Task: Lines containing the string "Blender" are to be counted; report the total by itself.

Records to process:
────────────────

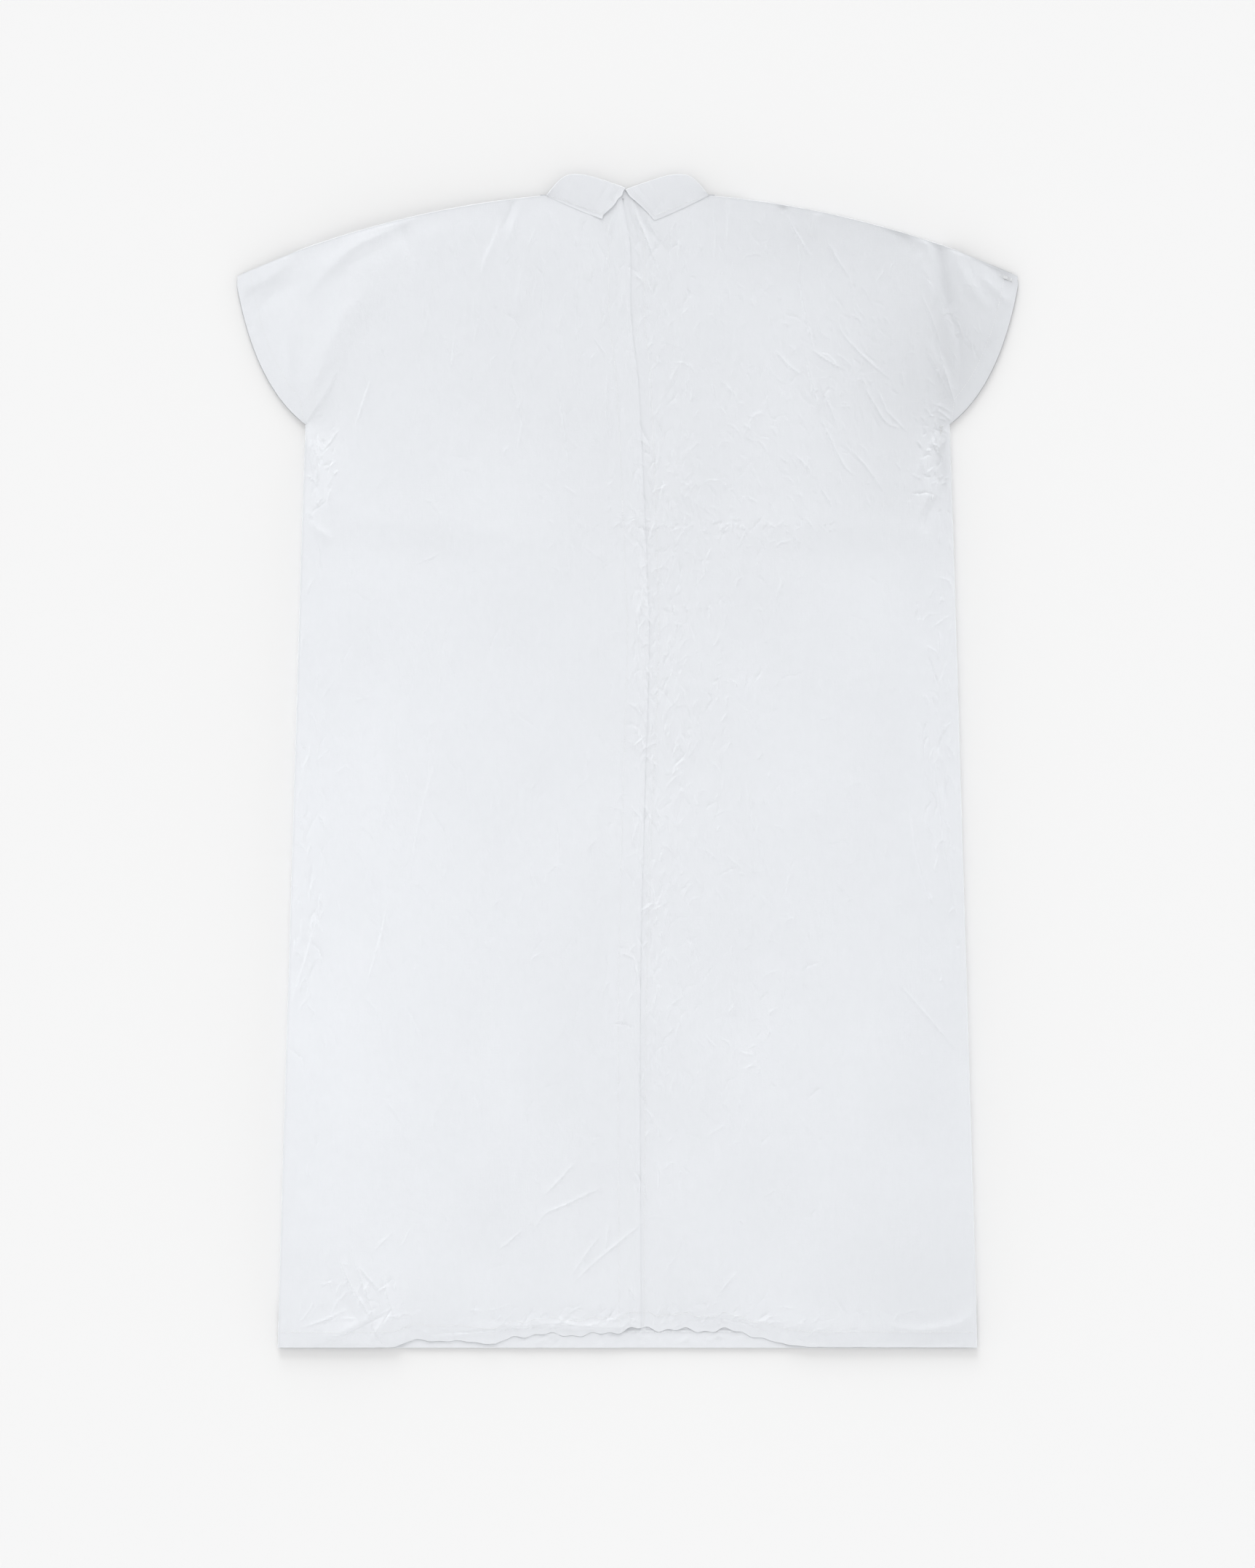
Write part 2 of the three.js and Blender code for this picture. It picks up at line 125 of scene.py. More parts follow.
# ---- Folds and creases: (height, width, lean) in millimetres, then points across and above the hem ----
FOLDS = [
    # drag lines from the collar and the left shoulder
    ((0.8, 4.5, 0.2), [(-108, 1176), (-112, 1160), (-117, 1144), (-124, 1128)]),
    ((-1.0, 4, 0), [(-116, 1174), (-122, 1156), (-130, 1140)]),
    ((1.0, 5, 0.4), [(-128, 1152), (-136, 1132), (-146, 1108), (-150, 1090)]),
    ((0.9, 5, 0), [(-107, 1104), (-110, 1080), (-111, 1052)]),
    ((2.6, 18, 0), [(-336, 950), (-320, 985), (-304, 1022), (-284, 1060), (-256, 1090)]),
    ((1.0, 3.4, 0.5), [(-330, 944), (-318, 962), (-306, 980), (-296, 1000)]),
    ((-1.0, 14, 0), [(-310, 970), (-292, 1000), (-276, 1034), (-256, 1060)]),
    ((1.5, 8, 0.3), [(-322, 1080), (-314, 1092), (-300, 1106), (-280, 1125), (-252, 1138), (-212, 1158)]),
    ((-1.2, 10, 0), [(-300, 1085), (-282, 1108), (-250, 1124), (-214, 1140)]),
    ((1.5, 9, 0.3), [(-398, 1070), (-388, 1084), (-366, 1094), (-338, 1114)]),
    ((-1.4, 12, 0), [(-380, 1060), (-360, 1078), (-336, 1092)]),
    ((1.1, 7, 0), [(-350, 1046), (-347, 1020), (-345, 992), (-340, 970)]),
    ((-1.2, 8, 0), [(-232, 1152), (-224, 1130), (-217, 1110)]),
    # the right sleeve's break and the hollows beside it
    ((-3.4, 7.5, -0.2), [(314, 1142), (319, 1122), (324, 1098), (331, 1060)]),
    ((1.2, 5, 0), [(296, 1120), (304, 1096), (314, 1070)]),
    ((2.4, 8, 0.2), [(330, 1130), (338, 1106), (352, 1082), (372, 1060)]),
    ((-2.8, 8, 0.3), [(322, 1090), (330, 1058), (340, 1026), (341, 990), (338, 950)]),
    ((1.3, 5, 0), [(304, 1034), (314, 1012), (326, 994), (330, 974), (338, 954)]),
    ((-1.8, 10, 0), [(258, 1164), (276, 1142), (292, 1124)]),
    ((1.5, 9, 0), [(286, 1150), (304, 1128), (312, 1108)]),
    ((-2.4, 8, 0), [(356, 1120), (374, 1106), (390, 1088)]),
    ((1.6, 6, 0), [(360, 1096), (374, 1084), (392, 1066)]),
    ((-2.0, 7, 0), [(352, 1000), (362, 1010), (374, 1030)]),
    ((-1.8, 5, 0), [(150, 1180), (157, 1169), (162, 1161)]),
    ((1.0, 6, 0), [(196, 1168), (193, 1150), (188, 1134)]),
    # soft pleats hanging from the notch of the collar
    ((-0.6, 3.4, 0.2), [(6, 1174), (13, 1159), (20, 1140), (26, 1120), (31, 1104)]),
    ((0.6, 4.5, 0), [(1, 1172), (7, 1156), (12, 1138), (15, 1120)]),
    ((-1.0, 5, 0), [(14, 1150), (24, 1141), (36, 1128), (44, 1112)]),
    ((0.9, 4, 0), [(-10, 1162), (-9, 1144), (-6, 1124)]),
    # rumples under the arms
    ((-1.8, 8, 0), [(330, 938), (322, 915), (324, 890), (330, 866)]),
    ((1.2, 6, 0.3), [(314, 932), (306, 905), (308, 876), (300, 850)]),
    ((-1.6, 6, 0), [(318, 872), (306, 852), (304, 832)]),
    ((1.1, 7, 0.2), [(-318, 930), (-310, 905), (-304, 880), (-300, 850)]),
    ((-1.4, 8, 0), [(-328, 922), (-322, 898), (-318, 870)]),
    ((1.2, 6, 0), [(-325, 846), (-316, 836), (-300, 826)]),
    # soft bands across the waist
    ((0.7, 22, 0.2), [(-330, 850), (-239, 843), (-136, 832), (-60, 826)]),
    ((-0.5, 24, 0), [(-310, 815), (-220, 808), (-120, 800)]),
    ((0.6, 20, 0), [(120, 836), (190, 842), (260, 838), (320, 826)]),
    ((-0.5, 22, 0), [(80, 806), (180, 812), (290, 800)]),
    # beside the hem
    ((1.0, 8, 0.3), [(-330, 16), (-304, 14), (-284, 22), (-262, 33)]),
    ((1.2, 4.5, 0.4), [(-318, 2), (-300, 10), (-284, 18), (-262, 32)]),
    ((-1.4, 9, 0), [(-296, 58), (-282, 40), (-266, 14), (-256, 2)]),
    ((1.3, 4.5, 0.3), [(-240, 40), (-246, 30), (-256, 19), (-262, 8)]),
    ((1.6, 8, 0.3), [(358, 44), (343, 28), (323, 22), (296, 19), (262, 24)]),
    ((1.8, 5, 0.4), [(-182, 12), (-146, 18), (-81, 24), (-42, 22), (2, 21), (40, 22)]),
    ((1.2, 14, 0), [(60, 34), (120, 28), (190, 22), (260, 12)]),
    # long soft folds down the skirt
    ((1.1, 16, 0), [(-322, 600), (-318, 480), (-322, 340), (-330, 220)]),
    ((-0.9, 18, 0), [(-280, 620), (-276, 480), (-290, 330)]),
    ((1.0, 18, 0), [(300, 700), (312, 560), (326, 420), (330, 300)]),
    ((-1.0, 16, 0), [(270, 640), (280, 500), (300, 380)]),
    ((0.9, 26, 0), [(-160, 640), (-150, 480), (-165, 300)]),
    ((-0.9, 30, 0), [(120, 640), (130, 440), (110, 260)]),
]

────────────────

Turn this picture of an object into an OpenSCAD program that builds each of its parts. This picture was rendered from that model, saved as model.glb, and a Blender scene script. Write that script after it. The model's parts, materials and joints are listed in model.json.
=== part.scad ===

────────────────

Final answer: 2